De l’autre côté de l’océan, chaque nouveau jour de grève place la barre un peu plus haute et se rapproche des records établis en Mai 68.

Entrant déjà dans sa cinquième semaine d’activité, le mouvement de contestation contre la réforme des régimes de retraite ayant actuellement lieu en France se place déjà comme l’un des plus grands mouvements de grève que le pays ait connus depuis longtemps.  Le 2 janvier, les cheminots de la Société nationale des chemins de fer français (SNCF), surclassaient les grèves de 1995 et 2010 et fracassaient leur précédent record de 28 jours consécutifs, établi en 1986.

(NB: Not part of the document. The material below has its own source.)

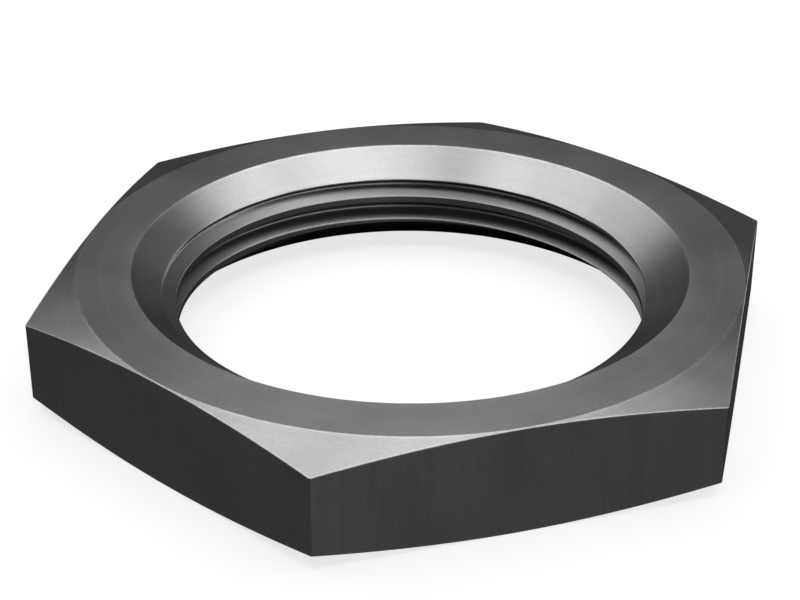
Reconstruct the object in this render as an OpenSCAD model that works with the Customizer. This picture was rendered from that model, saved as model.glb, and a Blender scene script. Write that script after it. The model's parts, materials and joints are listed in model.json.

Alors que rien ne laisse présager une sortie rapide, de nombreux médias, tels le Nouvel Observateur (l’Obs) et The Independant, ont annoncé que le mouvement de grève actuel pourrait apparaitre comme le troisième plus long de l’histoire de la France, tout juste derrière les évènements de Mai 1968 et du Front Commun de 1936. Il faut dire que le débrayage avait commencé en grande pompe, lorsque le 8 décembre :

Plus d’un million de travailleuses et travailleurs avait manifesté dans les rues de plus de 300 villes, les transports publics étaient à l’arrêt en région parisienne et dans de nombreuses villes beaucoup d’avions sont restés cloués au sol, plus de 70 % des enseignant·e·s étaient en grève avec de nombreuses écoles fermées, le personnel des hôpitaux publics et privés a aussi été au cœur de la bataille. Il en va de même dans les entreprises du privés, où les salairé.es se sont largement mobilisé.es.  (CNT-F)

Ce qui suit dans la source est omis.